Самая загадочная картина Джованни Беллини — «Священная аллегория», созданная около 1500 года. Возможно, это та самая доска, которую Джамбеллино, не любивший работать по чужим указаниям, написал по своему усмотрению для знаменитой меценатки — мантуанской маркизы Изабеллы д’Эсте, заказавшей ему «Рождество»[863].

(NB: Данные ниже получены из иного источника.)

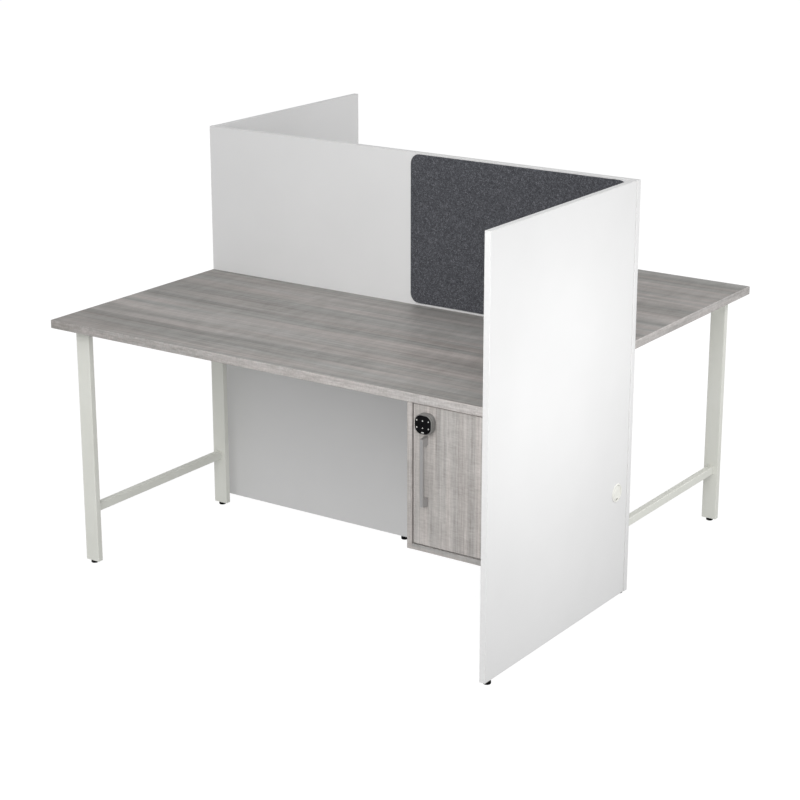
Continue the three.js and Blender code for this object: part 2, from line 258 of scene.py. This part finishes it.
def satin_nickel():
    """Die-cast zinc, brushed along its length and nickel plated: light grey with a long soft gleam."""
    material, tree, place = begin("brushed_satin_nickel")
    spread = add(tree, SPREAD, ("Vector", place), ("Scale", per_metre(0.5, 0.5, 40)))
    brushed = add(tree, NOISE, ("Vector", spread), ("Scale", 1.0), ("Detail", 3), ("Roughness", 0.6))
    colour = add(tree, RAMP, ("Fac", brushed), stops=((0.3, NICKEL[0]), (0.7, NICKEL[1])))
    rough = add(tree, RANGE, ("Value", brushed), ("To Min", 0.36), ("To Max", 0.52))
    bump = add(tree, BUMP, ("Height", brushed), ("Distance", 0.01 * MM))
    return close(material, ("Base Color", colour), ("Roughness", rough), ("Normal", bump),
                 ("Metallic", 0.7))


def painted_casting():
    """Die-cast lock housing in fine textured grey paint with metal flake."""
    material, tree, place = begin("painted_die_cast_grey")
    flake = add(tree, NOISE, ("Vector", place), ("Scale", per_metre(0.8)), ("Detail", 3),
                ("Roughness", 0.6))
    colour = add(tree, RAMP, ("Fac", flake), stops=((0.3, CASTING[0]), (0.7, CASTING[1])))
    rough = add(tree, RANGE, ("Value", flake), ("To Min", 0.34), ("To Max", 0.52))
    bump = add(tree, BUMP, ("Height", flake), ("Distance", 0.02 * MM))
    return close(material, ("Base Color", colour), ("Roughness", rough), ("Normal", bump),
                 ("Metallic", 0.4))


def keypad_lens():
    """Black polycarbonate touch plate with an anti-glare hard coat: deep black, faint finger haze."""
    material, tree, place = begin("polycarbonate_lens_black")
    haze = add(tree, NOISE, ("Vector", place), ("Scale", per_metre(16)), ("Detail", 3), ("Roughness", 0.6))
    colour = add(tree, RAMP, ("Fac", haze), stops=((0.3, "#08080a"), (0.7, "#101012")))
    rough = add(tree, RANGE, ("Value", haze), ("To Min", 0.22), ("To Max", 0.38))
    return close(material, ("Base Color", colour), ("Roughness", rough),
                 ("IOR", 1.5), ("Specular IOR Level", 0.08))


def printed_mark():
    """Screen-printed pale ink on the touch plate: thin and even, a little dry at the edge."""
    material, tree, place = begin("printed_ink_pale")
    dry = add(tree, NOISE, ("Vector", place), ("Scale", per_metre(0.6)), ("Detail", 2))
    colour = add(tree, RAMP, ("Fac", dry), stops=((0.3, "#bdbdbb"), (0.7, "#dededc")))
    return close(material, ("Base Color", colour), ("Roughness", 0.5), ("IOR", 1.5))


WHITE = ("#e2e2e2", "#e6e6e6")
IVORY = ("#e8e9e1", "#edeee7")
NICKEL = ("#adacac", "#bfbebe")
CASTING = ("#7e7d7c", "#969593")
OAK_TONES = ((0.39, "#7e7a76"), (0.47, "#979390"), (0.54, "#aaa6a4"), (0.62, "#bfbcb9"))
# painted light: the locker's oak is the worktop's decor made about a tenth lighter, for the stronger light
# on its upright faces
LOCKER_PAINTED_LIGHT_TONES = ((0.39, "#8a8582"), (0.47, "#a29e9b"), (0.54, "#b5b1ae"), (0.62, "#cac6c3"))
BAND_TONES = ((0.39, "#95918d"), (0.47, "#a7a3a0"), (0.54, "#b7b3b1"), (0.62, "#c8c5c2"))
OAK_CASTS = ((0.38, "#f9fefe"), (0.62, "#fffbf9"))
FAINT_CASTS = ((0.38, "#fdfefe"), (0.62, "#fffdfc"))
# painted light: the worktop's edge band lightens along +X, for light that grows stronger that way
BAND_PAINTED_LIGHT_DRIFT = 0.045
FELT = ((0.41, "#2f3035"), (0.485, "#424348"), (0.53, "#515257"), (0.61, "#7b7d83"))
OAK_TOP = (                                     # length, width, detail, roughness, warp, weight
    (1500, 80, 3, 0.5, 0.3, 0.27),              # broad light and dark bands
    (800, 30, 3, 0.5, 0.25, 0.22),              # narrower bands, which carry the colour cast
    (460, 8, 3, 0.6, 0.12, 0.20),               # growth rings cut along, 4 to 12 mm
    (38, 110, 2, 0.5, 0.4, 0.11),               # mottle across the grain
    (50, 2.2, 2, 0.6, 0.0, 0.10),               # fibres, 1 mm, drawn coarser to show
    (2.8, 22, 2, 0.6, 0.0, 0.10))               # band-saw marks across the grain
OAK_DOOR = (
    (1500, 60, 3, 0.5, 0.3, 0.15),
    (700, 26, 3, 0.5, 0.3, 0.17),
    (380, 5.5, 3, 0.6, 0.12, 0.27),
    (38, 90, 2, 0.5, 0.4, 0.09),
    (40, 2.0, 2, 0.6, 0.0, 0.18),
    (2.8, 16, 2, 0.6, 0.0, 0.14))
OAK_BAND = (
    (900, 30, 3, 0.5, 0.3, 0.12),
    (300, 14, 3, 0.5, 0.3, 0.12),
    (90, 6, 3, 0.6, 0.2, 0.24),
    (30, 20, 2, 0.5, 0.4, 0.12),
    (16, 2.6, 2, 0.6, 0.0, 0.22),
    (2.8, 9, 2, 0.6, 0.0, 0.18))

melamine = melamine_white()
band_white = edge_band_white()
line_white = glue_line("glue_line_white", "#c9c8c5", "#d6d5d2")
line_oak = glue_line("glue_line_oak", "#6f6a66", "#857f7a")
# the Y and Z copies, used on the locker, take the lighter tones: a lit copy of the worktop's oak, painted
# light
oak = [oak_decor("melamine_grey_oak_" + "xyz"[k], k, *look)
       for k, look in ((X, (OAK_TOP, OAK_TONES, OAK_CASTS)),
                       (Y, (OAK_DOOR, LOCKER_PAINTED_LIGHT_TONES, FAINT_CASTS)), (Z, (OAK_DOOR, LOCKER_PAINTED_LIGHT_TONES, FAINT_CASTS)))]
oak_band = [oak_decor("edge_band_grey_oak_" + "xyz"[k], k, OAK_BAND, BAND_TONES, FAINT_CASTS, BAND_PAINTED_LIGHT_DRIFT)
            for k in (X, Y)]
ivory = powder_coat()
zinc = zinc_plate()
nylon = moulded_nylon()
cream = moulded_abs()
felt = pressed_felt()
nickel = satin_nickel()
lock_paint = painted_casting()
lens = keypad_lens()
ink = printed_mark()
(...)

Изображена венецианская терраса, выстланная разноцветными мраморными плитами, с дверью, открытой на берег реки или озера. На противоположном берегу скалистые горы, крохотный городок, дальше — замок. В темнеющем водном зеркале местами угадываются смутные отражения скал, построек, фигур. Небо наполовину затянуто мягкими облаками. На террасе на мраморном троне сидит женщина, темно-синий плащ и красное платье которой наводят на мысль о Деве Марии. Голова ее опущена, руки сложены в молитве. Слева от нее — склонившая голову женщина в золотом венце. Справа, ближе к зрителю, — другая женщина, высокая и стройная, застыла в воздухе, не касаясь пола террасы. За мраморной балюстрадой два старца. Похожий на св. Павла грозит мечом удаляющемуся человеку в халате и тюрбане. Другой, похожий на св. Петра или св. Иосифа, творит молитву, склонив лицо с опущенными глазами к младенцам, играющим вокруг апельсинового дерева, растущего в большой красивой вазе. Один из них обхватил ствол, как бы желая его потрясти, двое других собирают упавшие на мрамор золотистые плоды и отдают их четвертому, сидящему на подушке. Если это младенец Христос, то именно к нему обращена молитва Девы Марии[864]. Правее стоят св. Иов с молитвенно сложенными руками и пронзенный стрелами св. Себастьян. Между ближним и дальним берегами в озеро вклинивается мыс. У самой воды, в пещере, пастух, рядом козы и овцы. От высящегося на берегу креста, огражденного каменной стенкой и плетнем, спускается по вырубленным в скале ступенькам отшельник (Антоний Великий?). В тени под обрывом его ждет кентавр, чье отражение хорошо видно в воде. Вдали женщина беседует со стариком, по дороге кто-то гонит осла, человек идет с посохом через плечо.